Za takim rozwiązaniem optuje grupa ponad 200 organizacji polskich przedsiębiorców, dyskusję na ten temat inicjuje rzecznik MŚP, Adam Abramowicz – pisze Gazeta Wyborcza.
Za zróżnicowaniem płacy minimalnej w zależności od rejonu jest pewien argument – przecież koszty utrzymania są różne w różnych miejscach Polski. A stosowanie jednolitej stawki dla całego kraju ogranicza przedsiębiorców z mniej zamożnych regionów.
Abramowicz proponuje, by płaca minimalna wynosiła połowę średniego wynagrodzenia w danym powiecie.
Przeciw propozycji przedsiębiorców są związki zawodowe – przypominają, że takie rozwiązanie wprowadziłoby chaos, wyludnianie się biedniejszych terenów i sztuczne przenoszenie działalności gospodarczej tam, gdzie bardziej opłaca się to przedsiębiorcy.
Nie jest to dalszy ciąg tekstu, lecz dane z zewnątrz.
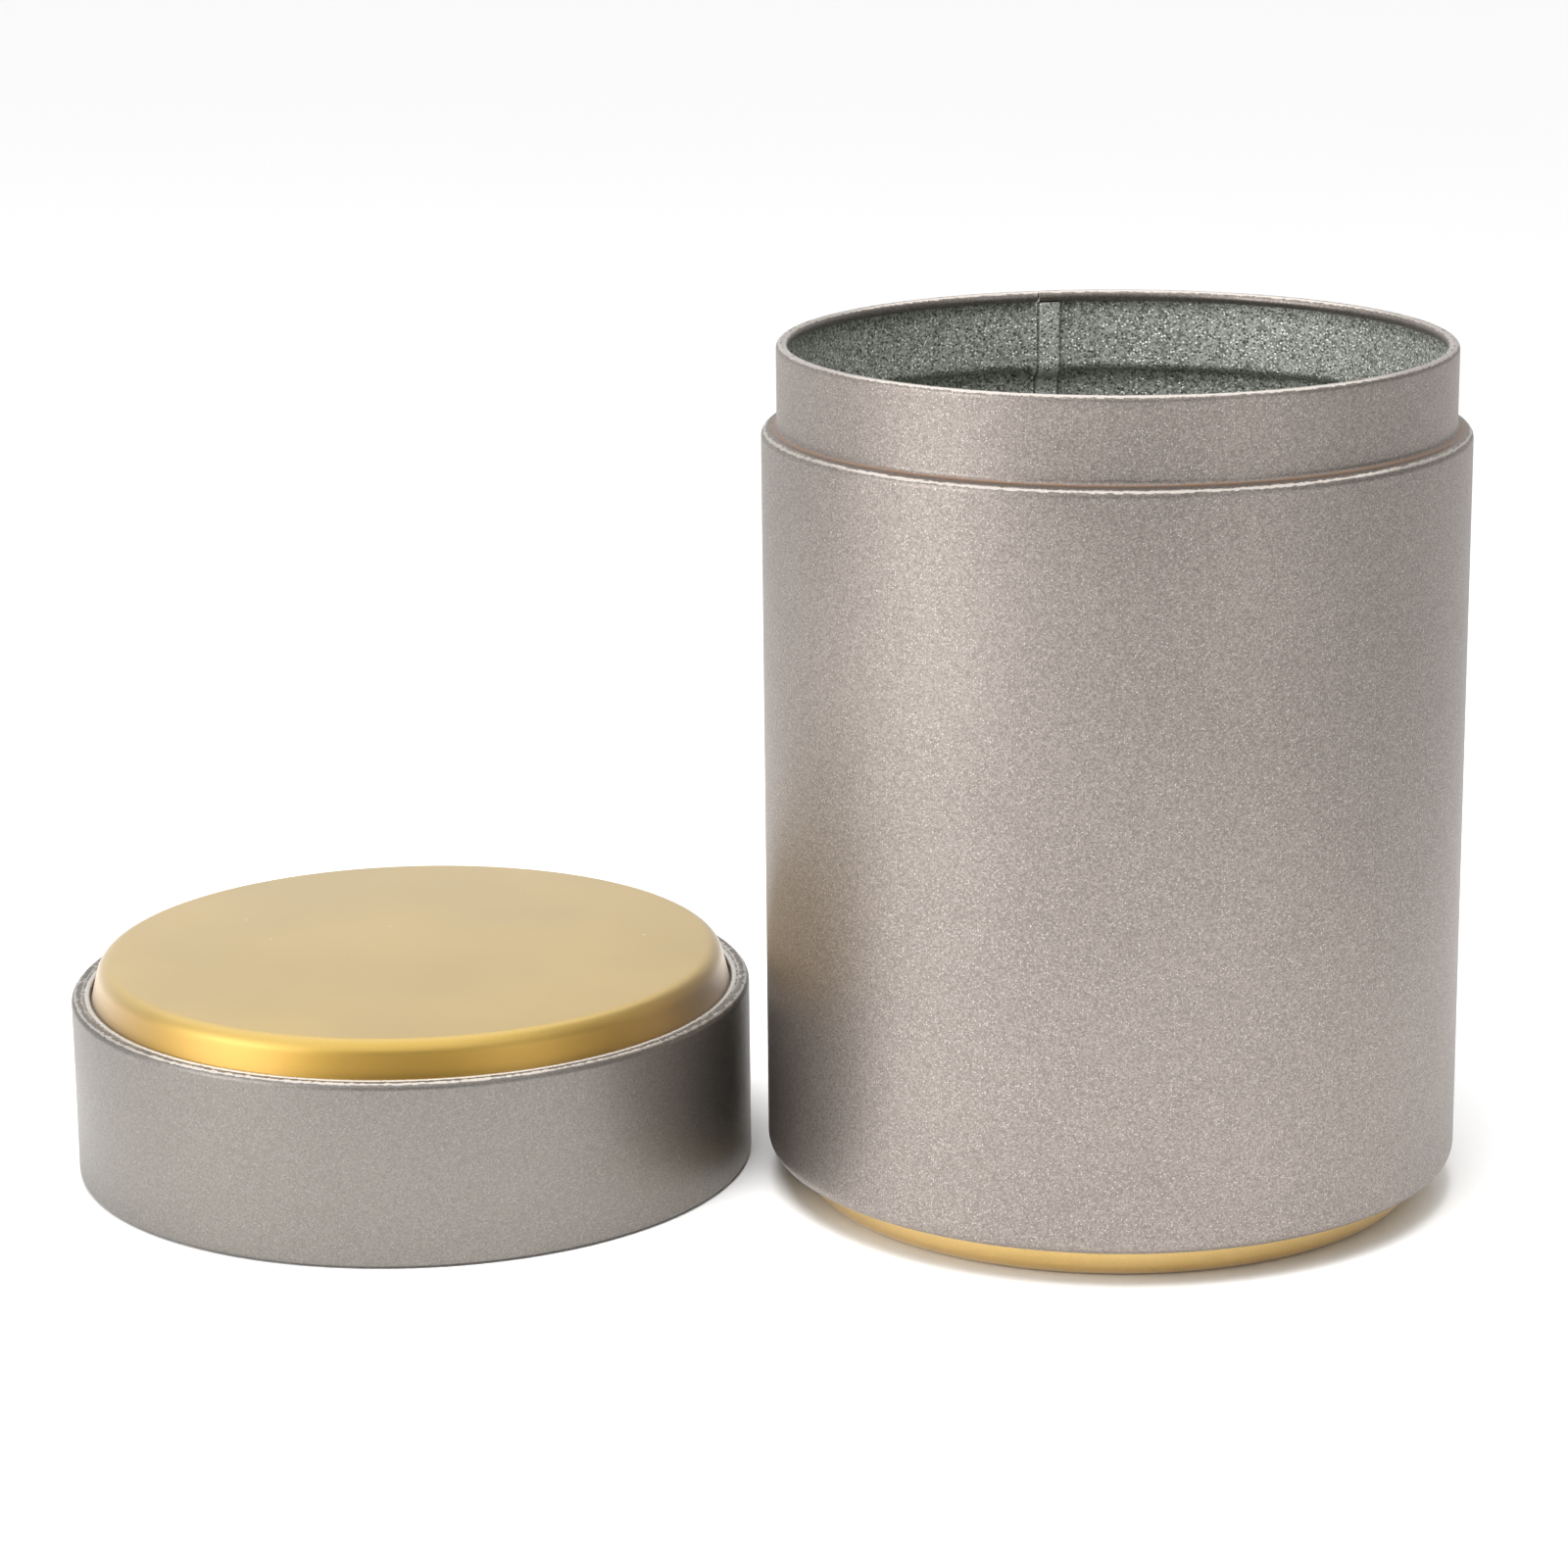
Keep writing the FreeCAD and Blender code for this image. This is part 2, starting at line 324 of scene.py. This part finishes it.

Zmian w płacy minimalnej domaga się też Komisja Europejska. Unijnym urzędnikom nie chodzi o jej podwyższanie czy obniżanie, ale o powiązanie z obiektywnymi wskaźnikami gospodarczymi. Dziś w Polsce płaca minimalna jest regulowana tylko i wyłącznie decyzjami polityków. KE chce, by nie mogła ona być niższa niż 60 proc. mediany (środkowa wartość płacy w gospodarce) lub 50 proc. średniego wynagrodzenia w danym kraju.